ホテルにもやはり地域格差あり
まずは同じく上場企業を見てみよう。ワシントンホテルやフォーシーズンズホテル椿山荘東京などを擁する藤田観光は、平均年収617万円。社内取締役の平均年収は2,737万円で、社外取締役平均年収は500万円である。
ちなみに、フォーシーズンズホテル椿山荘東京の婚礼1人当たり単価は3万56円、宿泊2万1,667円だ。ホテルを所有せず運営に特化し、上場を目指すJALホテルズの場合は、従業員平均年収は751万円、取締役平均年収1,500万円である。
この2社はどちらも、藤田観光は非鉄金属のDOWAホールディングス、JALホテルズは日本航空と、親会社の傘下に属している。DOWAホールディングスの従業員平均年収は743万円であり、日本航空は828万円。“親が高く、子は低い”という構図になっているようだ。

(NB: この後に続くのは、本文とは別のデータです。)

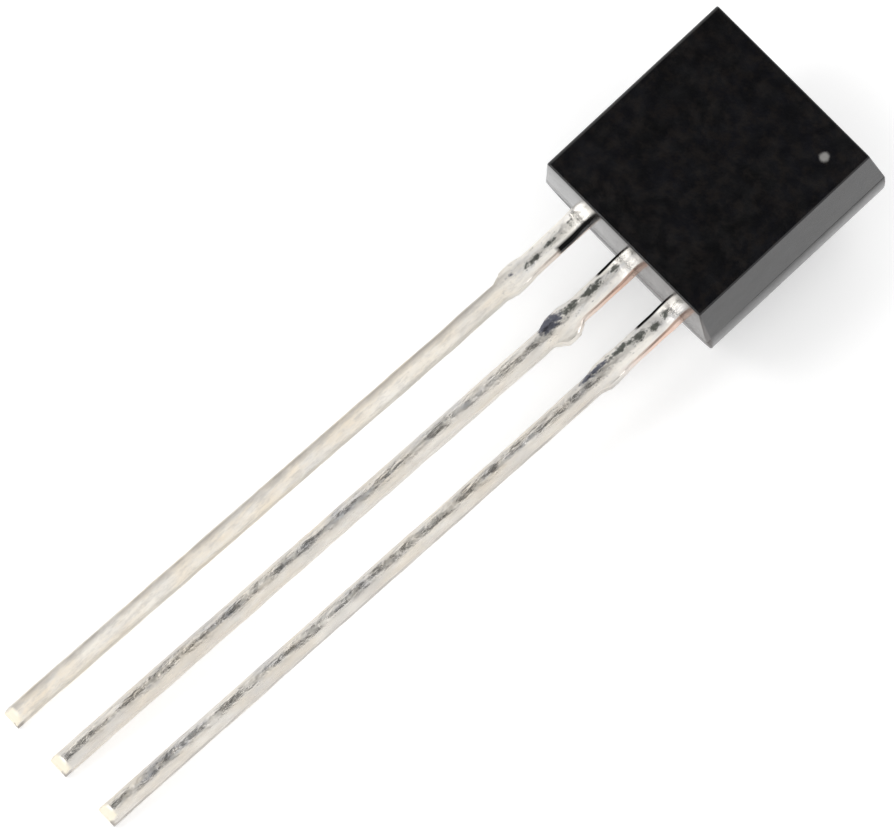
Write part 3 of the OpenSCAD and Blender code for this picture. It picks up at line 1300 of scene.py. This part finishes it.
@dataclass(kw_only=True)
class Lead:
    """One stamped and tin-dipped lead with its bonding post or chip paddle.

    Places that end in _y are distances along the straight lead, 0 at the body and negative
    outside it.

    Attributes:
        stub_left: How far the trimmed dam bar stands out on the left, and stub_right on the
            right.
        dam_dist: Where the dam bar starts, as a distance from the body.
        dam_slope: How long the stubs' slanted shoulders are.
        trim_reach: How far past the stubs the trimmed sides are smoothed.
        tip_cut: How much the slanted cut takes off the front of the tip.
        ring_gap: Distance of the rings that the lead is scored with.
        scored_x: Where it is scored lengthways, and scored_depth at which shares of its
            thickness.
        crown: How far the tin's edges fall away from its middle, right_crown times that on
            the right, and root_crown more near the body.
        belly: The same for the sides.
        skin: The tin's thickness, which starts inside the body.
        neck: How much lower the tin is between the body and the dam bar.
        wave: The height of the tin's waves, and waves the scale and share of their sizes.
        wave_seat: Where the waves lie in the noise, times the lead's number.
        bend_from: How far before the end of the dam bar the lead starts to bend.
        sway: How far the lead is moved aside past the dam bar.
    """

    polarity: Polarity
    node: str
    stub_left: float
    stub_right: float
    post: Post
    twist: float
    lean: float
    weather: Weathering
    length: float = 14.12
    thickness: float = 0.38
    width: float = 0.38
    root_w: float = 0.46
    pitch: float = 1.27
    dam_dist: float = 1.33
    dam_w: float = 0.67
    dam_slope: float = 0.17
    trim_reach: float = 0.3
    trim_steps: int = 5
    post_r: float = 0.12
    round_steps: int = 4
    tip_cut: float = 0.14
    tip_turn: float = 0.12
    tip_slope: Span = (-0.72, 0.69)
    edge_r: float = 0.045
    ring_gap: float = 0.09
    ring_from: float = 0.3
    scored_x: tuple[float, ...] = (-0.165, -0.11, -0.06, 0.0, 0.06, 0.11, 0.165)
    scored_depth: tuple[float, ...] = (0.75, 0.5, 0.25)
    crown: float = 0.038
    right_crown: float = 1.6
    root_crown: float = 0.02
    root_crown_y: Span = (-1.9, -1.4)
    flat_root: float = 0.15
    flat_root_y: Span = (-0.2, -0.35)
    belly: float = 0.01
    skin: float = 0.012
    skin_y: Span = (0.25, -0.25)
    neck: float = 0.018
    neck_y: Span = (0.0, -0.24)
    neck_end_y: Span = (-1.5, -1.0)
    stub_tilt: float = 0.2
    wave: float = 0.008
    wave_gain: float = 1.6
    wave_stretch: Point = (3.0, 1.3, 3.0)
    waves: tuple[tuple[float, float], ...] = ((1.1, 0.6), (2.7, 0.4))
    wave_seat: Point = (7.3, 1.9, 4.1)
    bend_from: float = 0.35
    bend_ease: float = 0.3
    twist_over: float = 2.0
    sway: float = 0.0
    sway_over: float = 1.5

    @property
    def x(self) -> float:
        """Where the lead leaves the body."""
        return (self.polarity.value - 1) * self.pitch

    @property
    def lean_y(self) -> float:
        """Where the lead starts to lean."""
        return -self.dam_dist - self.dam_w

    def outline(self) -> Outline:
        """The stamped outline of the straight lead, its centre at X = 0.

        Returns:
            The outline's corners in order.
        """
        thin, root = self.width / 2, self.root_w / 2
        left, right = -root - self.stub_left, root + self.stub_right
        post_left, post_right = self.post.left - self.x, self.post.right - self.x
        low, high = self.post.low, self.post.high
        down = self.lean_y + self.dam_slope
        up = -self.dam_dist - self.dam_slope
        outline = [(-thin, -self.length), (-thin, self.lean_y), (left, down), (left, up)]
        outline += [(-root, -self.dam_dist), (-root, low)]
        outline += [(post_left, low), (post_left, high), (post_right, high)]
        if post_right > root + TINY:
            outline += [(post_right, low), (root, low)]
        outline += [(root, -self.dam_dist), (right, up), (right, down)]
        outline += [(thin, self.lean_y), (thin, -self.length)]
        return outline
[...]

帝国ホテルとともにわが国を代表するホテルとされるのが、ホテルオークラやニューオータニである。そのニューオータニの従業員平均年収は466万円、取締役平均年収は1,035万円、ホテルオークラは従業員570万円、取締役1,542万円である。その他のホテルはどうだろう。
横浜のホテル、ニューグランドの従業員平均年収が520万円。ほかには、パレスホテルと琵琶湖ホテルの400万円台が上位グループに属する。熊本キャッスルホテル、リーガロイヤルホテルを展開するロイヤルホテル、それに鴨川グランドホテルが390万円台。以下、神戸ポートピアホテル、丸ノ内ホテル、ホテルニューオータニ高岡、名古屋観光ホテル、京都ホテルなどと続く。
ホテル再生を手がけ、これまで宮城県の秋保グランドホテルやホテル瑞鳳などを再建している、北海道のカラカミ観光。その従業員の平均年収は275万円だ!
一般的なホテルの取締役の収入はどうか
このあたりの取締役は、平均年収も同程度だから驚きである。ホテルの場合は、取締役も現場を兼ねていることが多く、取締役としての収入以外に従業員としての給与が加算されるが、それでもメーカーなどより低いといっていいだろう。
なお、パレスホテルの大株主はサントリー。琵琶湖ホテルは京阪電気鉄道、熊本キャッスルホテルは三井観光開発の子会社である。ダイエーの創業者一族が関係するのが神戸ポートピアホテル。丸ノ内ホテルは三菱地所の関連会社で、ホテルニューオータニ高岡は、ニューオータニとは運営契約を締結している関係にある。名古屋観光ホテルは「コルゲンコーワ」で知られる興和の子会社だ。
こうしてみると、一部の例外を除いてはホテル従業員の年収は決して高いとはいえないだろう。最近経営破綻した英会話のNOVAですら、従業員の平均年収は360万円だった。インターネット上にも「ホテル従業員の給与は低い」と、その低収入を嘆く情報があふれている…。運悪く、サービスの悪いホテルマンに出会ってしまったら、この給与の低さを思い出して、少しだけ腹の虫をおさめてはいかがだろう。